I was working from my apartment selling sanding belts all over the country to glass and mirror makers, and then running over to the place I worked for with my orders twice a week. It was all commission and at least there was something I was good at: Selling over the phone. I guess I made enough that fall to afford another personal ad The previous ones brought me nothing to talk about. I met women but nothing ever came from it.  Anything was better than going to discos and pubs to meet someone. I really didn’t like to drink and hated loud music and all that cigarette smoke. A few years earlier I was a bartender and had to take a shower after my shift and throw my shirt and pants in the dirty clothes bin because I was immersed in smoke! So, let’s try one more ad.

I loved the film It’s a Wonderful Life and watched it every Christmas. So, I used the hook ‘ A George Bailey seeking his Mary’ for the beginning of the ad. Then of course I mentioned how I looked and who I was seeking. I made sure that I said ‘ Must send a photo please’. I sent the copy along with a check for well over $100 , perhaps $ 140 and did the waiting game. It usually took two weeks until Newsday would mail me the responses. When that day would come it was like you were a kid awaiting his birthday present. If the envelope was bulky then my ad did good. The mail came, I sat on my carpet, the one near that radiator, and opened my present. There were more than a handful of envelopes, and when I came to Stacy’s, I gazed at her photo and she looked so pretty, with blond hair wearing a very nice, classy dress. She left her work # in her note to me and I could just tell that she was an intelligent and thoughtful woman. So, I called her at work. She was very polite and agreed to meet me near where she lived in Yonkers at The Red Robin. I couldn’t wait to meet her. I had to wait until Tuesday because she said she needed a babysitter for her five year old daughter. On Tuesday all I could do was count the hours to meet her. I dressed in my bell bottom slacks, blew my hair out and wore a nice sweater. It was November now and the weather was changing a bit.

I got to the Red Robin ( she had given me good directions from Long Island) early and got a table within eyesight of the front entrance. I waited… and waited and she was late. Only fifteen minutes but it felt like an eternity. Just as I was about to call it a disappointing night she walked in. I must have jumped up to greet her and she apologized for being tardy, as the sitter was late. Who cares? She was there and now we could meet. We had a drink and laughed as we both said we really didn’t drink much, except me for wine and her an occasional rum and coke. She told me about her job as an executive secretary and her divorce, and I did likewise, telling her about my sales job and my ex wife. I could tell we hit it off, and after perhaps an hour that ran so quickly I looked at her beautiful blue eyes and asked her if I could kiss her, just after she told me she had to be going home. She paused and then said ‘Ok’ and as I kissed her while leaning over the table I could hear a sigh. Oh wow, I thought, this chick likes me. I was ecstatic! Then she said she really had to go. I asked for her home number and she said ‘ I have yours. Is that ok?’ When we walked out of the place I offered to walk her to her car and she said ‘ I’d rather you didn’t, no offense.’

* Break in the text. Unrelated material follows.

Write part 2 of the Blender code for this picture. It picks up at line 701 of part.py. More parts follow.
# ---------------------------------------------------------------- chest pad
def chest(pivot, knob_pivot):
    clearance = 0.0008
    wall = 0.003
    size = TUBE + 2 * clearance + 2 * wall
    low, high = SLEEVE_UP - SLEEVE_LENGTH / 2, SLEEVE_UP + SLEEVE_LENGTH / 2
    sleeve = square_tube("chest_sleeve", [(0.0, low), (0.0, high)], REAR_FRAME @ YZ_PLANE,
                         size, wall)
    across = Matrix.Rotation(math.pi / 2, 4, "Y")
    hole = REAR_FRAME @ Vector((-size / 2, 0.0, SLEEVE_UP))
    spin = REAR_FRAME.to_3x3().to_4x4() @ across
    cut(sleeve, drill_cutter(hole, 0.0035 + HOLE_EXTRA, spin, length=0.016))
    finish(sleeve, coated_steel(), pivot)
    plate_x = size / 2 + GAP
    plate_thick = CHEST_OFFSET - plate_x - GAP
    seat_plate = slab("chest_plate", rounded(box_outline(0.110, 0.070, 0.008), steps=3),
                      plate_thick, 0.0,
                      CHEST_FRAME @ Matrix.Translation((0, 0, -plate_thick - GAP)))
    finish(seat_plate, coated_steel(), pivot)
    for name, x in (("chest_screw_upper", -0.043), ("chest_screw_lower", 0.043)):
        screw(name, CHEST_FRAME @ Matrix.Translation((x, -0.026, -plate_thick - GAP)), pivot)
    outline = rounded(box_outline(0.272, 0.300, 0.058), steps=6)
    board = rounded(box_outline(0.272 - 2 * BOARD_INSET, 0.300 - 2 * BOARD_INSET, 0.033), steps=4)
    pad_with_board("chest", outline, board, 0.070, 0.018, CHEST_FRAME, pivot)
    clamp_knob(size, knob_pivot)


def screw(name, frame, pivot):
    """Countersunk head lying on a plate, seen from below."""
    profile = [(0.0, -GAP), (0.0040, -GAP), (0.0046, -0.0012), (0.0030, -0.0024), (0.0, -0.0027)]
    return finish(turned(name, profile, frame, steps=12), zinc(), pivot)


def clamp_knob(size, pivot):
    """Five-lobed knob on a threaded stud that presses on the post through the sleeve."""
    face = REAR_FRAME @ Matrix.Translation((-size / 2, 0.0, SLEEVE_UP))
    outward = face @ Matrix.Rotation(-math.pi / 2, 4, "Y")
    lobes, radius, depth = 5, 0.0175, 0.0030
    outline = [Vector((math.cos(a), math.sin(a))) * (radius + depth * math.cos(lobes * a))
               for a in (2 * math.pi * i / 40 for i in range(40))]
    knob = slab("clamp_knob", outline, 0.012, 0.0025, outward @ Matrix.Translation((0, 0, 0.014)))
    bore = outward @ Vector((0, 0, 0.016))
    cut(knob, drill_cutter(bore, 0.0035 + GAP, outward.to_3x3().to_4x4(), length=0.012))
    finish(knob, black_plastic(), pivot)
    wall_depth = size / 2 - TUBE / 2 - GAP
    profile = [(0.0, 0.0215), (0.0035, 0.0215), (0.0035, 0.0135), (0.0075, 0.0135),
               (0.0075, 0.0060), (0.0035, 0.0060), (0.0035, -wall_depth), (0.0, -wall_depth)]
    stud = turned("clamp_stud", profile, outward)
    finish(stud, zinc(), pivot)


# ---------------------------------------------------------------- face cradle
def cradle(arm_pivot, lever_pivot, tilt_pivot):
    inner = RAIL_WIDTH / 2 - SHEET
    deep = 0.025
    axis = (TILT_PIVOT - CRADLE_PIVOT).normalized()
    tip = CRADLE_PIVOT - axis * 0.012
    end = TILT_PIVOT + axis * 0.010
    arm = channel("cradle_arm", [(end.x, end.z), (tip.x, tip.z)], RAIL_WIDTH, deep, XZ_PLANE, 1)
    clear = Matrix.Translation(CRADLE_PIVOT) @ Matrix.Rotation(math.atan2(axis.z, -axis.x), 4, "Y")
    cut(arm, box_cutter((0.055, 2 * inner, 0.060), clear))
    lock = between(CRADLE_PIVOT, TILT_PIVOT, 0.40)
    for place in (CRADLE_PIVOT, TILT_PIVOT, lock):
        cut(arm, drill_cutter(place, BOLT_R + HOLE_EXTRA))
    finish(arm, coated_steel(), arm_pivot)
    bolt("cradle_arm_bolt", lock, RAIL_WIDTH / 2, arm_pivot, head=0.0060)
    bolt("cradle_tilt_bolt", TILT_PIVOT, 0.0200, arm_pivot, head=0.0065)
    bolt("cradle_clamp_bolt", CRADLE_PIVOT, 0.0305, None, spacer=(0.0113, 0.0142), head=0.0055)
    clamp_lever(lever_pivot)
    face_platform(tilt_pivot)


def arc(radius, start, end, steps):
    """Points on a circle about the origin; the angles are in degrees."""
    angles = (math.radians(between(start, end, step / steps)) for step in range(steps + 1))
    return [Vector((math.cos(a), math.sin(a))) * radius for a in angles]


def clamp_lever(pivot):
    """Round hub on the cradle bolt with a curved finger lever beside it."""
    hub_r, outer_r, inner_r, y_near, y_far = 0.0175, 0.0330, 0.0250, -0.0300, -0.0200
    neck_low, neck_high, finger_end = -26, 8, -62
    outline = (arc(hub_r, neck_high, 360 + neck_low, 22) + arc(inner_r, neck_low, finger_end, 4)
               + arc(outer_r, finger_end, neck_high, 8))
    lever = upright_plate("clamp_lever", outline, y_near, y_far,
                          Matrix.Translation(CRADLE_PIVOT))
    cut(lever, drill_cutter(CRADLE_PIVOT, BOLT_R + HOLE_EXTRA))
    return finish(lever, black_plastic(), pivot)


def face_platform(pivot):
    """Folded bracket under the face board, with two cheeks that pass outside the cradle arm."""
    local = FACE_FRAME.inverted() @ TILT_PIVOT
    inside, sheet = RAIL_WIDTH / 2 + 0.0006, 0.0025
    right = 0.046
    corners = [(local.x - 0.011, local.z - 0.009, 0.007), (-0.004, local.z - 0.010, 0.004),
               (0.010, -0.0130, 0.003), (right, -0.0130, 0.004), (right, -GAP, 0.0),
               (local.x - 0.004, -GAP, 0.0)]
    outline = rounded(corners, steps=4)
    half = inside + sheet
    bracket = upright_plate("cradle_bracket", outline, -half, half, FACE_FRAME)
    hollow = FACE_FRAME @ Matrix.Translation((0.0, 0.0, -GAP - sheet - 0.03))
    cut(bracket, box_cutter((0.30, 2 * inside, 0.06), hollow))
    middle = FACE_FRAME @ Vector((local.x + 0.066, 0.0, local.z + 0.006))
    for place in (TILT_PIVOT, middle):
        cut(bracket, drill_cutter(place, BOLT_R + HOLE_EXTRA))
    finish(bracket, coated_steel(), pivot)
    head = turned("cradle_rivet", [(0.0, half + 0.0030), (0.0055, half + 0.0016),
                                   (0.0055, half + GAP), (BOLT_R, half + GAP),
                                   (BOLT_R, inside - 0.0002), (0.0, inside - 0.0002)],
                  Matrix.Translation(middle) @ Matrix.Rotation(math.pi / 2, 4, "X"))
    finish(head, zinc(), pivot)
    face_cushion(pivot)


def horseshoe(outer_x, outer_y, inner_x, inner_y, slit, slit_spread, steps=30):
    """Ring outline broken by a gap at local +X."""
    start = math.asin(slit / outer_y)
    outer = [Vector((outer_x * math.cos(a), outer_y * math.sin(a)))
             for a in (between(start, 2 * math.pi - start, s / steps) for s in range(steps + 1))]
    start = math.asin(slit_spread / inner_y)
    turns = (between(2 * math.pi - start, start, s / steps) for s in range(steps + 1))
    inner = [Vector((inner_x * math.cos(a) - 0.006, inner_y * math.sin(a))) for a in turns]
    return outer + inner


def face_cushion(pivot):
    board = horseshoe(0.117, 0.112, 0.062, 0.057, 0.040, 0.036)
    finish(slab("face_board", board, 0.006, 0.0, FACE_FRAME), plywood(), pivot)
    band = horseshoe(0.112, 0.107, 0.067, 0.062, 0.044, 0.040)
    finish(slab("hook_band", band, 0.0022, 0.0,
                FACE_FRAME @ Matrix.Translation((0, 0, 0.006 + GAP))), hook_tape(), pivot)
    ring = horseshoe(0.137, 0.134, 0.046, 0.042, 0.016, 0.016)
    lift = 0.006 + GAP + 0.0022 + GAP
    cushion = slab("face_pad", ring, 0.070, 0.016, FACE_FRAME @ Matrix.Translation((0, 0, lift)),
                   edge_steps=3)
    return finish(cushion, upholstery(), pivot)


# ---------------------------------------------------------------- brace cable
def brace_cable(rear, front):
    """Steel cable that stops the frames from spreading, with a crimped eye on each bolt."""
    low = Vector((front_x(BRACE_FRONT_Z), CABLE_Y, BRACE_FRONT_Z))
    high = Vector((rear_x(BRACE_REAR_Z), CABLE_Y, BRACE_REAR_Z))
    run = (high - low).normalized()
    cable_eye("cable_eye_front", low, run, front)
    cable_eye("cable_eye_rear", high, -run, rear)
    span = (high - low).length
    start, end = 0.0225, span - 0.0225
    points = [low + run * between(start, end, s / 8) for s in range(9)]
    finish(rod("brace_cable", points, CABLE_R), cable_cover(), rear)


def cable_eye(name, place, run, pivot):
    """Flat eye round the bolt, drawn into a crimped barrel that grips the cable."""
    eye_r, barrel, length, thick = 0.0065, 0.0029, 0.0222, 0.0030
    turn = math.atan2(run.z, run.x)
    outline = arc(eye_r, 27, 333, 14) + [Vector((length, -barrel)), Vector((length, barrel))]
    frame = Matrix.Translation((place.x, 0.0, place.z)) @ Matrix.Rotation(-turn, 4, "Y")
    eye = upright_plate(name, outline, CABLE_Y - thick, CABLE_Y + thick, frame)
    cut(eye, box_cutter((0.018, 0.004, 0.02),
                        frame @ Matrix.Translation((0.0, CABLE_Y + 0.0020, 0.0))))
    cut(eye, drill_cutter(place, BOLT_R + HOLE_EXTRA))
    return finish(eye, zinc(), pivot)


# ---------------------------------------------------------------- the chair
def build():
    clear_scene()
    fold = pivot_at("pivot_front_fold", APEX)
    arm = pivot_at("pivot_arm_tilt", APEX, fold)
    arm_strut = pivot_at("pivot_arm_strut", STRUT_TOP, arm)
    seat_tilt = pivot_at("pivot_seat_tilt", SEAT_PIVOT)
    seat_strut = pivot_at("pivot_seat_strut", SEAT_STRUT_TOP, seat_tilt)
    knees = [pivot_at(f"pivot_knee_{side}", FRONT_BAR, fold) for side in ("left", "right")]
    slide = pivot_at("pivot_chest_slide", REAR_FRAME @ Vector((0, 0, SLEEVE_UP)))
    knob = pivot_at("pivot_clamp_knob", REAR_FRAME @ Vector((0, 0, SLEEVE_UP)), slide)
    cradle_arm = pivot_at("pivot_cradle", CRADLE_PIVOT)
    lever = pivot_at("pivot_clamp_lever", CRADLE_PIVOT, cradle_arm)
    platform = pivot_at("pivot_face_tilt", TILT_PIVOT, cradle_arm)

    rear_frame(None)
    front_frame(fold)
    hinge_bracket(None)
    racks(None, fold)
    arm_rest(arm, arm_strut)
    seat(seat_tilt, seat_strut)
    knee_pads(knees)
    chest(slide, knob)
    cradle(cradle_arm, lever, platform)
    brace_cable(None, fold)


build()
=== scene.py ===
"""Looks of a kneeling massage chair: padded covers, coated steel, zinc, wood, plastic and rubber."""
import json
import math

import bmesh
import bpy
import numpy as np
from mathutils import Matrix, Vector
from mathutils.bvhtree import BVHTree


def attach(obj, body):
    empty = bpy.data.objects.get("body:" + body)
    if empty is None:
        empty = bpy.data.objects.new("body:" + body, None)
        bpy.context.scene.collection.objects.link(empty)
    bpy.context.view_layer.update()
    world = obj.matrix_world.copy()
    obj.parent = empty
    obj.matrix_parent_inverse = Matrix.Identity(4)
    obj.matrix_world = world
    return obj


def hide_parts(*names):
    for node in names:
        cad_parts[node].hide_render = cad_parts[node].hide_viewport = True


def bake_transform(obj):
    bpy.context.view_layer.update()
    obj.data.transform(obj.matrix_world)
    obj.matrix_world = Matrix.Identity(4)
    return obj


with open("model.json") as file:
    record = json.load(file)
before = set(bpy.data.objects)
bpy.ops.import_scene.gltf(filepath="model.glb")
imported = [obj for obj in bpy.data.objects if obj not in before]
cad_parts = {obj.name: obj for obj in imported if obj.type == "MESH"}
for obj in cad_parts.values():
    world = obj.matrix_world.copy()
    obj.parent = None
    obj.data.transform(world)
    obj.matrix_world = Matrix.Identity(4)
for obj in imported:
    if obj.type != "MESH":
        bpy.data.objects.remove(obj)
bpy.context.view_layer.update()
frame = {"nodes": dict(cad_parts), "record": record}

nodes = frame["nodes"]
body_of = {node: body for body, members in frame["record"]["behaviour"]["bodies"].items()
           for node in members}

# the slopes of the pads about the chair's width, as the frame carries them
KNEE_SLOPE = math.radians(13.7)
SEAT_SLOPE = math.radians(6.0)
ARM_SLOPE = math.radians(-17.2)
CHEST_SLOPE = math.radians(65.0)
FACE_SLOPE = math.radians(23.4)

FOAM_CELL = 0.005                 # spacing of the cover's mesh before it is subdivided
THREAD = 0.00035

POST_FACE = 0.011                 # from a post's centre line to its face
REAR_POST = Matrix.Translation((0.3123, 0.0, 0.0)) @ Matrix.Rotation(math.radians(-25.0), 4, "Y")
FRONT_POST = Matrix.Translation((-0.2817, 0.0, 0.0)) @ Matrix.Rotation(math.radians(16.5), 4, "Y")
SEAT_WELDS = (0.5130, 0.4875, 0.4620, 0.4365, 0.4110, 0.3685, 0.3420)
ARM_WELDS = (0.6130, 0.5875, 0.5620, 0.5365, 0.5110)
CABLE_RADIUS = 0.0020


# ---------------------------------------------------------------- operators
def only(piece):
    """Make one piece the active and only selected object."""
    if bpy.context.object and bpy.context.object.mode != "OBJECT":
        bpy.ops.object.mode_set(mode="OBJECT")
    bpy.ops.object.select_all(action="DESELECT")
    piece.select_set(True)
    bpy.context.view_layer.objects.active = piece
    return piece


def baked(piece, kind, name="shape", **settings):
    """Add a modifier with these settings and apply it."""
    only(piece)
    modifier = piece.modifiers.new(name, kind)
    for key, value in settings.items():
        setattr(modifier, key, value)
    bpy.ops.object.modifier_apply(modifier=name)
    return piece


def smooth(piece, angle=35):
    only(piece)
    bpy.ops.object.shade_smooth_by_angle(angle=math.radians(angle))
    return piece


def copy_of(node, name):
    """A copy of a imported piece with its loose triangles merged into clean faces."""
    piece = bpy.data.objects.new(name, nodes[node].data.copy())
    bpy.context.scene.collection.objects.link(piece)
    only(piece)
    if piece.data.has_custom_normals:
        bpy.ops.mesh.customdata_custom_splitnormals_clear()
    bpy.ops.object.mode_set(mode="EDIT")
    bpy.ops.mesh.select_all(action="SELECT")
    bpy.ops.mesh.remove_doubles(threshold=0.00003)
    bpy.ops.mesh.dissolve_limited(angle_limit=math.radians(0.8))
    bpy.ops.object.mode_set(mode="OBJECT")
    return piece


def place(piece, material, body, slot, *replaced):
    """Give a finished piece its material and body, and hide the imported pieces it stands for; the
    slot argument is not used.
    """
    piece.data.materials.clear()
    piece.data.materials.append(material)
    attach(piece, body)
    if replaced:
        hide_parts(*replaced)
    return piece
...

Driving home I was so pissed! What in the hell did I have to kiss her so quickly? She was from rural Michigan and must have been scared by this fast talking New Yorker. Why couldn’t I just have taken it slow? What an asshole I was! I just blew it with this angel of a girl. The next day I was beside myself. I had to do something to make this right. I looked up the company where she told me she worked and then I went to the florist and had them send a nice plant with a brief poem I had written. I waited… and waited and two days later she called me. She thanked me for the plant and poem and agreed to go out with me again. I didn’t rush her this time, but she said Saturday was fine, but… she didn’t want me to know where she lived yet. Oh boy, the fear of the pushy New Yorker again. She gave me the address of a store near where she lived and I agreed to meet her there. Now, here’s the skinny on that. The store she wanted me to meet her at was a florist shop, but it was at night and for some reason, in my haste to meet her I must have wound up in the alley behind the shop. It was this rural looking road and it was pitch black. I pulled over by the rear of the place and immediately thought this was a setup. This chick was going to have some guys rob me! What was I doing!? For maybe two minutes I was on guard and then she appeared, telling me she was waiting in front of the shop and figured I got lost by her directions.

The rest is history children. Thirty four years later and this writer types and cries and cries and types. There are NO coincidences! Our destiny together was created through a personal ad, and George Bailey did meet his Mary.